══ Dataset entries ══
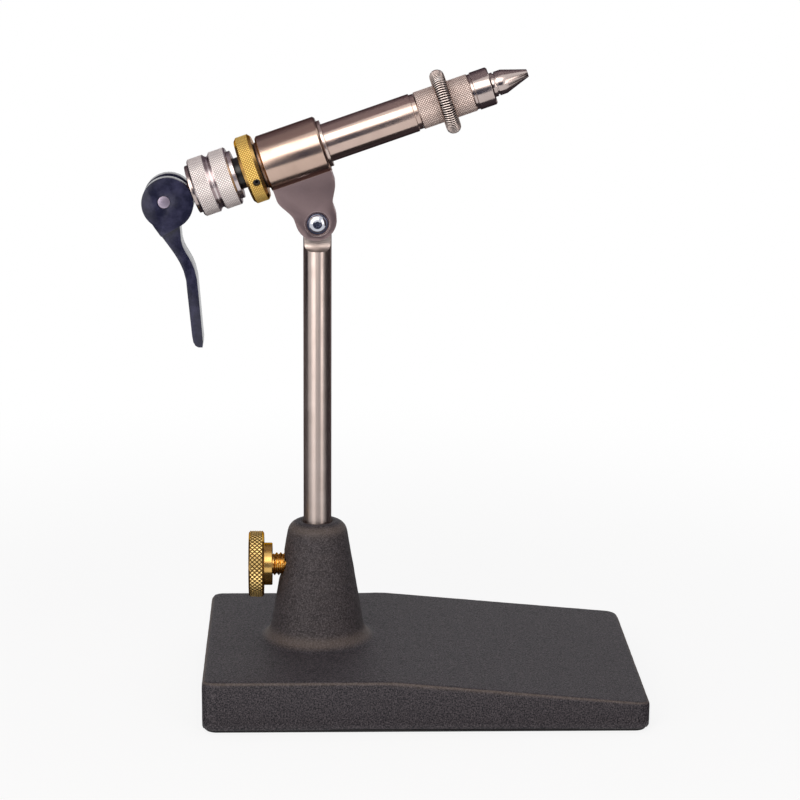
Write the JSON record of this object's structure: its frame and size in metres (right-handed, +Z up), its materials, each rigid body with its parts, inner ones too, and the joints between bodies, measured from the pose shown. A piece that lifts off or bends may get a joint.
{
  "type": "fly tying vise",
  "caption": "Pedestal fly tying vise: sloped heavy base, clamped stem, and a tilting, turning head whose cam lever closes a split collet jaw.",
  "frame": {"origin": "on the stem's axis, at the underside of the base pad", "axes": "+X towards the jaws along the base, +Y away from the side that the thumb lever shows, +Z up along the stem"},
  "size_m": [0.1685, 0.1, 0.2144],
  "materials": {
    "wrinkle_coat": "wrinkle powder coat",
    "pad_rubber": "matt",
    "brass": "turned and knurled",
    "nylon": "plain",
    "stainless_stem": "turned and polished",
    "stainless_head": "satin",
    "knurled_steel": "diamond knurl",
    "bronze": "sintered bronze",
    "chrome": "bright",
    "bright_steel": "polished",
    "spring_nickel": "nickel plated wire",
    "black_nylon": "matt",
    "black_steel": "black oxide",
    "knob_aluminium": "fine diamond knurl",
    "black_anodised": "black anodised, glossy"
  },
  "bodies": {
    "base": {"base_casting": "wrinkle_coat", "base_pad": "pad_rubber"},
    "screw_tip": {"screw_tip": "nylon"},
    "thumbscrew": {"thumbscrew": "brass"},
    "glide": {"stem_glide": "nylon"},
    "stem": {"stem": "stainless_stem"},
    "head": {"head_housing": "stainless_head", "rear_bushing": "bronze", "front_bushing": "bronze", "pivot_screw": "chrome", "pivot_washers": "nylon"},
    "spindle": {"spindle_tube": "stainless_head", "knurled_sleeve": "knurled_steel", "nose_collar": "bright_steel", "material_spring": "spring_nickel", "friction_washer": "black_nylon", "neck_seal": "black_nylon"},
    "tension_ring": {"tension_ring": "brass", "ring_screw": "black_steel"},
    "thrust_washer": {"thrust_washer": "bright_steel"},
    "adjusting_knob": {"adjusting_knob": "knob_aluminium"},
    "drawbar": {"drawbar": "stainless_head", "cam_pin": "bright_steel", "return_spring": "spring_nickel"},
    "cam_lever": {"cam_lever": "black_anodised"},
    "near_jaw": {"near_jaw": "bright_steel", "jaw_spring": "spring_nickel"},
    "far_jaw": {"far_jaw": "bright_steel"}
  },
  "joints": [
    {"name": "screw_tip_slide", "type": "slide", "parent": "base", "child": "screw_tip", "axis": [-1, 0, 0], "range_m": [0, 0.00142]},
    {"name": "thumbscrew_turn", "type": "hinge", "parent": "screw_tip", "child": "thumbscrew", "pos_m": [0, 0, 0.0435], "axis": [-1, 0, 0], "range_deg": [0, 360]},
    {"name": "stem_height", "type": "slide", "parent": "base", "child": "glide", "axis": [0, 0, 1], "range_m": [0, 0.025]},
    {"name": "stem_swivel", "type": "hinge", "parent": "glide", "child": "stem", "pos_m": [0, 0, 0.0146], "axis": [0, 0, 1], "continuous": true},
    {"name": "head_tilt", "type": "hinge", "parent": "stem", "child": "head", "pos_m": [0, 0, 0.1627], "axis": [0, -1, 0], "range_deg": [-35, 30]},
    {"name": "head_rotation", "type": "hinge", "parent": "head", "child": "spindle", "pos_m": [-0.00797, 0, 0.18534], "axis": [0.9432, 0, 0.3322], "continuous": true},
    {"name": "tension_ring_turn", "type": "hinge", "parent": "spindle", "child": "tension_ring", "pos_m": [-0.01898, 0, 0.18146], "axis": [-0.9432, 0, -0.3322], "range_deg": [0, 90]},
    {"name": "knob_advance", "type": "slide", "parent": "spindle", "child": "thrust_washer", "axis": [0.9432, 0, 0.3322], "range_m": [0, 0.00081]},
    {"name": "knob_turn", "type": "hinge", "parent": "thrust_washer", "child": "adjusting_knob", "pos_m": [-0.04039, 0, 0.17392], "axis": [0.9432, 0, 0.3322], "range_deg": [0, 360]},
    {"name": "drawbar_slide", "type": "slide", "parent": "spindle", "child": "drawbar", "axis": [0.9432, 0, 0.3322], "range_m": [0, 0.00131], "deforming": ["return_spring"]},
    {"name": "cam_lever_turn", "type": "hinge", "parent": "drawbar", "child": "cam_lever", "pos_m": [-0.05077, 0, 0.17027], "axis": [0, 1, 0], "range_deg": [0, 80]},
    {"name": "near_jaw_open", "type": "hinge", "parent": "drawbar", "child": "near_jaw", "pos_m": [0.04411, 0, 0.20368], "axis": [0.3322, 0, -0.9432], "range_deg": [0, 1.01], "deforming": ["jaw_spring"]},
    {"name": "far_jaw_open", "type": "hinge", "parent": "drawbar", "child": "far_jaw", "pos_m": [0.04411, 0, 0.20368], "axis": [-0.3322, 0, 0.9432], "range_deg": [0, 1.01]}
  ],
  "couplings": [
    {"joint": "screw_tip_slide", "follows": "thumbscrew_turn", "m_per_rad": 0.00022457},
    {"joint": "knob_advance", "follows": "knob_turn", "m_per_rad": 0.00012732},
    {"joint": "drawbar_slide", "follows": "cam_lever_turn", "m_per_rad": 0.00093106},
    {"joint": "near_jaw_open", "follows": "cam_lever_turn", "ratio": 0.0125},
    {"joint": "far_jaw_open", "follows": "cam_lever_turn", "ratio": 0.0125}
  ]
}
═══
══ Dataset entries ══
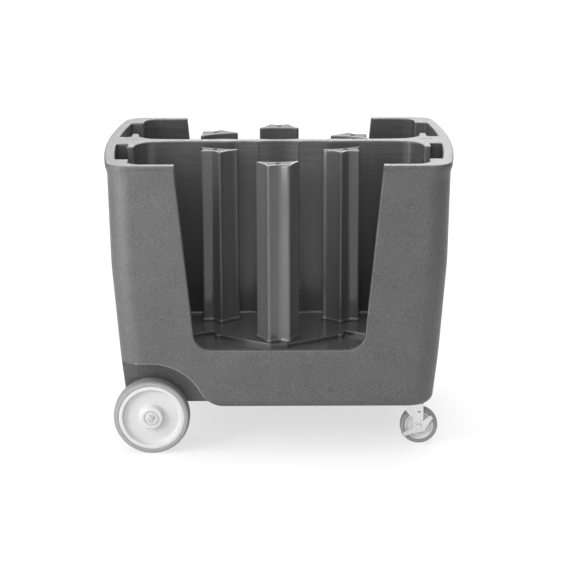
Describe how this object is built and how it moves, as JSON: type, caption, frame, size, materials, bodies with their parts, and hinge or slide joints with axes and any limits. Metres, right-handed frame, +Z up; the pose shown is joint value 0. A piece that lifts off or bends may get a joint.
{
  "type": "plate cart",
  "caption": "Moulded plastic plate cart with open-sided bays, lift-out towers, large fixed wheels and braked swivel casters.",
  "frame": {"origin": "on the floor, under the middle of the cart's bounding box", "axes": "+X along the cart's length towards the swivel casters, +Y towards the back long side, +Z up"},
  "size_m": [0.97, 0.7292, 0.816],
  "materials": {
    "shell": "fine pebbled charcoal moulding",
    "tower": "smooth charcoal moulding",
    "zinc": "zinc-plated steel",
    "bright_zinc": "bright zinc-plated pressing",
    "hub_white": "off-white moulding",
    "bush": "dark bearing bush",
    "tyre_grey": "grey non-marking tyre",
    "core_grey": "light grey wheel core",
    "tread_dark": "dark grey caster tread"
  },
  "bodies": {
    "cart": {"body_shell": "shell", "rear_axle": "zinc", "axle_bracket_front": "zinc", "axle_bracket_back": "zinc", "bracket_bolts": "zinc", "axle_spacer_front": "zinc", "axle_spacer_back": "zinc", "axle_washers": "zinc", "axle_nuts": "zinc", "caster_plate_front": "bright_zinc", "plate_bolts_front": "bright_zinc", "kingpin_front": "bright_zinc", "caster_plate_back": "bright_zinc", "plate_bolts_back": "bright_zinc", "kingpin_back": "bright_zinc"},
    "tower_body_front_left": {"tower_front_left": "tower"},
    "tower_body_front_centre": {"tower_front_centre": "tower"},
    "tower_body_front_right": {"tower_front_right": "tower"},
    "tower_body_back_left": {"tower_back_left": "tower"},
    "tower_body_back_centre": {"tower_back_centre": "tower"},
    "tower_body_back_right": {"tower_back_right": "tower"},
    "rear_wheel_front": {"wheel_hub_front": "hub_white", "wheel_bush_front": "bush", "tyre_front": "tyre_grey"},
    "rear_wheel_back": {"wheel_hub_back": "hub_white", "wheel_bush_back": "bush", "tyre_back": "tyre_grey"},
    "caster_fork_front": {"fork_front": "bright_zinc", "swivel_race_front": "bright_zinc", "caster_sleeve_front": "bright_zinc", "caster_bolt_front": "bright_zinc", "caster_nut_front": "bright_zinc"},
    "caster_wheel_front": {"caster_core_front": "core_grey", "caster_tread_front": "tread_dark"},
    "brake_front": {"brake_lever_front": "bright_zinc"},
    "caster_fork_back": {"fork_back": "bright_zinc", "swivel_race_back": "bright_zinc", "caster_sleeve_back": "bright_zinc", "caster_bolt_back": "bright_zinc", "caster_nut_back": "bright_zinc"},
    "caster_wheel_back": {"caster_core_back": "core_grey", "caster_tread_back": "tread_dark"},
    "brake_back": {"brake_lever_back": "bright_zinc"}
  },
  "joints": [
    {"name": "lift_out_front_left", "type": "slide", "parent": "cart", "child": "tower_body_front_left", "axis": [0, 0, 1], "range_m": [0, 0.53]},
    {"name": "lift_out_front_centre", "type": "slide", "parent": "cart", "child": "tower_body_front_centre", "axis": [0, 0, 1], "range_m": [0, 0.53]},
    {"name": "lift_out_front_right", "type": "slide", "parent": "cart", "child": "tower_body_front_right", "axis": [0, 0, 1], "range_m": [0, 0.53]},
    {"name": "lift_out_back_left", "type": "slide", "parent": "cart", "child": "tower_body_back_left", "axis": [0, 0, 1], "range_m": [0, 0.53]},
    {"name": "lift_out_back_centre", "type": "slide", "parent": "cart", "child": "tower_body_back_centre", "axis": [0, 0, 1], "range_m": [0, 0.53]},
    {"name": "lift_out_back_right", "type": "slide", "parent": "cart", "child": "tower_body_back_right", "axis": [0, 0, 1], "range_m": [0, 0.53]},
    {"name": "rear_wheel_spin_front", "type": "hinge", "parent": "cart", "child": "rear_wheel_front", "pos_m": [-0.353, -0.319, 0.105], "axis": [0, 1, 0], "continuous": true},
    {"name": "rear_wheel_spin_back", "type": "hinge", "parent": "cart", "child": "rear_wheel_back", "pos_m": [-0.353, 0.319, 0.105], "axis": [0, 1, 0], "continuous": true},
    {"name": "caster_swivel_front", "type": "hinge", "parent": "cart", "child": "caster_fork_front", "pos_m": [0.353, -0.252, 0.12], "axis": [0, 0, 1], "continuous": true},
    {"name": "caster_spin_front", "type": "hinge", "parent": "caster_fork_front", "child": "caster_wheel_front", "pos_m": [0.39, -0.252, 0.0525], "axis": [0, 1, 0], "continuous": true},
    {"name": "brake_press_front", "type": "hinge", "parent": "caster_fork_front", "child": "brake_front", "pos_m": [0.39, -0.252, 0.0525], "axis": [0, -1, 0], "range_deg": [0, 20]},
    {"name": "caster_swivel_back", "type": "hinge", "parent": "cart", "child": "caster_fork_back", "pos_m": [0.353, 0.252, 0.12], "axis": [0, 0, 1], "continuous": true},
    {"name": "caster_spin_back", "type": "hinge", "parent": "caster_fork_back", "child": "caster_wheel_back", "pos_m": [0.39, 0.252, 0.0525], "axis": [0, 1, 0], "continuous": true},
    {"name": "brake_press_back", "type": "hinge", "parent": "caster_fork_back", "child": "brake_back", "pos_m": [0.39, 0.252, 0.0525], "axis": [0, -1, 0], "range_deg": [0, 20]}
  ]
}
═══
══ Dataset entries ══
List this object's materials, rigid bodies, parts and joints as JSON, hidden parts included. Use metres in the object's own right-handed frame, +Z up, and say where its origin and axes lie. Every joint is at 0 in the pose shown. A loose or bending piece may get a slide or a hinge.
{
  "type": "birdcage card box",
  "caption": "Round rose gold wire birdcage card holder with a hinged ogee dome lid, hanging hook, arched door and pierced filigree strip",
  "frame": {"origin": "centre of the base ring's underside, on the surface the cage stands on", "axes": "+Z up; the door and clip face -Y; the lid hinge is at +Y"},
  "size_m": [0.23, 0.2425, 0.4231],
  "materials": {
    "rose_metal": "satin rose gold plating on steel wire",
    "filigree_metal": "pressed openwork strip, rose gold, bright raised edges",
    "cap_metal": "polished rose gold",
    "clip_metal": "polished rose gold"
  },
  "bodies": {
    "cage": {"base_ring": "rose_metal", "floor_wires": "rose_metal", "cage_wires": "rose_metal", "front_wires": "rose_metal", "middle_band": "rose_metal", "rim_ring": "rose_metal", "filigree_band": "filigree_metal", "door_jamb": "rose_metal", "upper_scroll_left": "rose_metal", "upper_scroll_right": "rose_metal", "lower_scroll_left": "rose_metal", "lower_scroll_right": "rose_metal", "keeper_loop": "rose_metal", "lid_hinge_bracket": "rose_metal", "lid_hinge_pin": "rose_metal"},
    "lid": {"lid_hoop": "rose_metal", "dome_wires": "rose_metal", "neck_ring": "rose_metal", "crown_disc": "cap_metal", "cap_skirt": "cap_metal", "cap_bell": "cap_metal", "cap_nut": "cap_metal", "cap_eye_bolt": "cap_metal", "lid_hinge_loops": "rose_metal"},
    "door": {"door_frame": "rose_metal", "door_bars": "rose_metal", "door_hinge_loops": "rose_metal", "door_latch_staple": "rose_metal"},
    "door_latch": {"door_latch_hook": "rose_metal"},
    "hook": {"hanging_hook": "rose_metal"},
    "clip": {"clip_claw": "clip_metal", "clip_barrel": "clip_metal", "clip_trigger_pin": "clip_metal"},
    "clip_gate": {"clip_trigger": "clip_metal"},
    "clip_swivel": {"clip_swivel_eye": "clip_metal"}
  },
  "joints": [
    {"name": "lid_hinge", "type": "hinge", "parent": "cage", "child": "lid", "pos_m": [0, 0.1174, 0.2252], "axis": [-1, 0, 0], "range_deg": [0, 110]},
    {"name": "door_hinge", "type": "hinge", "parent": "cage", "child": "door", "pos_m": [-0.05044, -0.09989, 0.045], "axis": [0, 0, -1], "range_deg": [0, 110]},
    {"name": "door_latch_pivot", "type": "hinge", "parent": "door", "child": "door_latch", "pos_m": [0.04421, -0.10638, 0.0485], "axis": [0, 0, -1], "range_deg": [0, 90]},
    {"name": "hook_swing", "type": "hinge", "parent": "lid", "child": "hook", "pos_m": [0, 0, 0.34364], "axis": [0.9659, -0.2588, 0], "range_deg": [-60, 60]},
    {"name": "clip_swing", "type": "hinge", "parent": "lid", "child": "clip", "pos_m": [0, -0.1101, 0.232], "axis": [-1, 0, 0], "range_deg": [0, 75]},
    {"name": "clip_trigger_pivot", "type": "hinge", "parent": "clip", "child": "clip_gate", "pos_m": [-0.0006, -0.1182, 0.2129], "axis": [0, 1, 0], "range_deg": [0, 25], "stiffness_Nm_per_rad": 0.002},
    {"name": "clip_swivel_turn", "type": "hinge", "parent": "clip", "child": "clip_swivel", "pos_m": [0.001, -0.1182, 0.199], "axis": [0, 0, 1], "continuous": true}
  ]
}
═══
[Exercise objective] Write out every line of the listing that holds the word "with".

[Answer to this problem]
Write the JSON record of this object's structure: its frame and size in metres (right-handed, +Z up), its materials, each rigid body with its parts, inner ones too, and the joints between bodies, measured from the pose shown. A piece that lifts off or bends may get a joint.
Describe how this object is built and how it moves, as JSON: type, caption, frame, size, materials, bodies with their parts, and hinge or slide joints with axes and any limits. Metres, right-handed frame, +Z up; the pose shown is joint value 0. A piece that lifts off or bends may get a joint.
  "caption": "Moulded plastic plate cart with open-sided bays, lift-out towers, large fixed wheels and braked swivel casters.",
  "caption": "Round rose gold wire birdcage card holder with a hinged ogee dome lid, hanging hook, arched door and pierced filigree strip",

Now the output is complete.